In Australia, a parsonage allowance (also known as a housing allowance) is a benefit provided by religious institutions to clergy or ministers for accommodation expenses. This can include rent, mortgage payments, utilities, and associated housing costs. Crucially, the ATO allows these allowances to be paid as tax-free fringe benefits under specific conditions, recognising the unique role of religious service.

  • Who qualifies? Ministers of religion, priests, imams, rabbis, and other religious practitioners formally employed by a recognised religious institution.
  • What’s covered? The allowance can be used for rent, mortgage repayments, council rates, utilities, and maintenance on a primary residence.
  • Why does it exist? The allowance helps compensate for the unique demands and expectations placed on religious leaders, including frequent relocations or requirements to live within a particular parish.

2025 ATO Policy Updates and Eligibility Changes

This year, the Australian Taxation Office has sharpened its compliance focus on fringe benefits for religious workers, following a series of reviews into not-for-profit sector concessions. Here’s what’s changed in 2025:

  • Cap on Exempt Benefits: The annual cap for exempt fringe benefits for religious institutions remains at $30,000 (grossed-up value) per employee, consistent with previous years, but with additional reporting requirements introduced in the 2024–25 financial year.
  • Expanded Substantiation: Religious institutions must now maintain clearer records of parsonage allowance payments, including documented employment duties and evidence that the recipient is a bona fide religious practitioner.
  • Audit Spotlight: The ATO has increased random audits of not-for-profit employers, particularly those with high numbers of employees claiming parsonage allowances. Institutions are advised to review their internal policies and ensure all payments are fully substantiated and within the cap.

These changes are designed to ensure that parsonage allowances are used exclusively for genuine religious workers and not extended to administrative or support staff.

How to Maximise the Parsonage Allowance

With stricter compliance, making the most of your parsonage allowance in 2025 requires careful planning and documentation. Here’s how religious workers and institutions can optimise their position:

  • Review Employment Contracts: Ensure job descriptions explicitly detail religious duties, as the ATO uses these to assess eligibility for the allowance.
  • Keep Detailed Receipts: Maintain clear records of all housing-related expenses covered by the allowance, including invoices and proof of payment.
  • Monitor the Cap: Track all fringe benefits to avoid exceeding the $30,000 annual threshold. If total benefits go above this cap, the excess is subject to fringe benefits tax (FBT).
  • Leverage Salary Packaging: Consider formal salary packaging arrangements, as these can streamline benefit payments and reduce the risk of compliance errors.
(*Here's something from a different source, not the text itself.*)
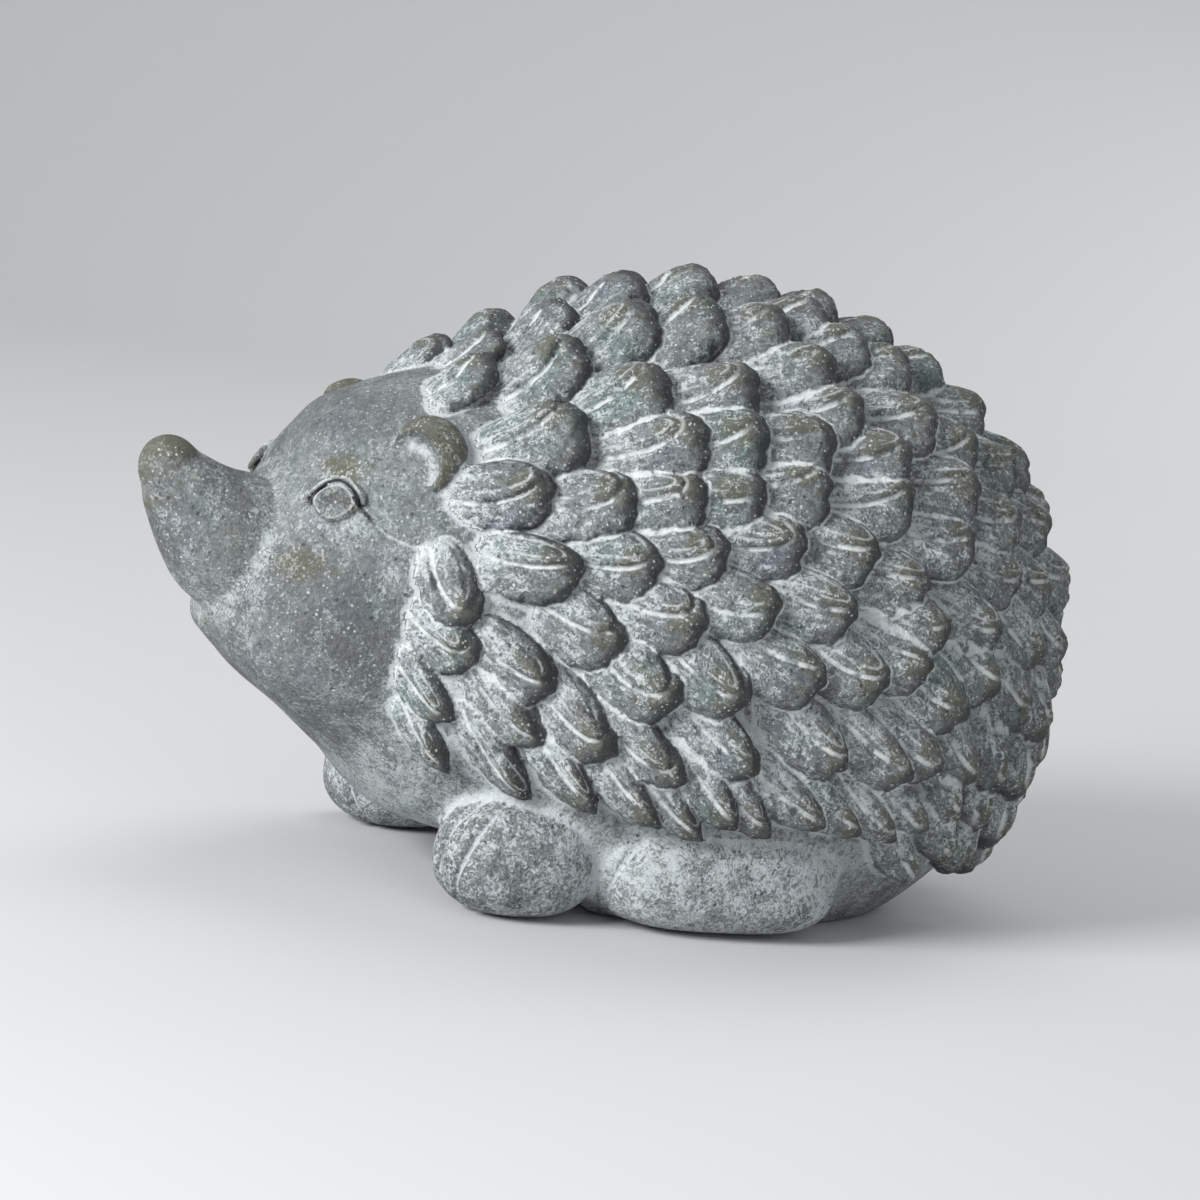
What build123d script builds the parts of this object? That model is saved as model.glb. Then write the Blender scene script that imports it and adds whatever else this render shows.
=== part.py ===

For example, a Uniting Church minister in regional Victoria may receive a parsonage allowance to cover their mortgage, rates, and utilities, up to the $30,000 cap. By packaging these costs through payroll and providing receipts to the church’s finance team, the minister can ensure the allowance remains tax-free and within ATO rules.

Real-World Scenarios: What Clergy and Institutions Should Watch

With policy tweaks in 2025, here are a few scenarios to illustrate how the rules play out in practice:

  • Scenario 1: A Catholic priest in Sydney is provided with a parish-owned home. The church pays council rates and utility bills directly. These costs count towards the $30,000 cap, but as long as the total remains under the threshold and duties are religious in nature, the benefit remains tax-free.
  • Scenario 2: An Anglican minister receives a housing allowance as part of their salary. If the allowance exceeds the cap, the surplus is now subject to FBT, impacting both the minister’s take-home pay and the church’s tax liability.
  • Scenario 3: A church administrator receives a housing benefit, but their duties are administrative rather than religious. Under 2025 ATO guidance, this benefit is not exempt and will be taxed as a standard fringe benefit.

Looking Ahead: What’s Next for Parsonage Allowances?

While no major changes to the cap are flagged for the current financial year, ongoing reviews into not-for-profit concessions could bring further adjustments in 2026. For now, religious workers and institutions should focus on robust documentation and proactive compliance to continue enjoying the unique tax benefits of the parsonage allowance.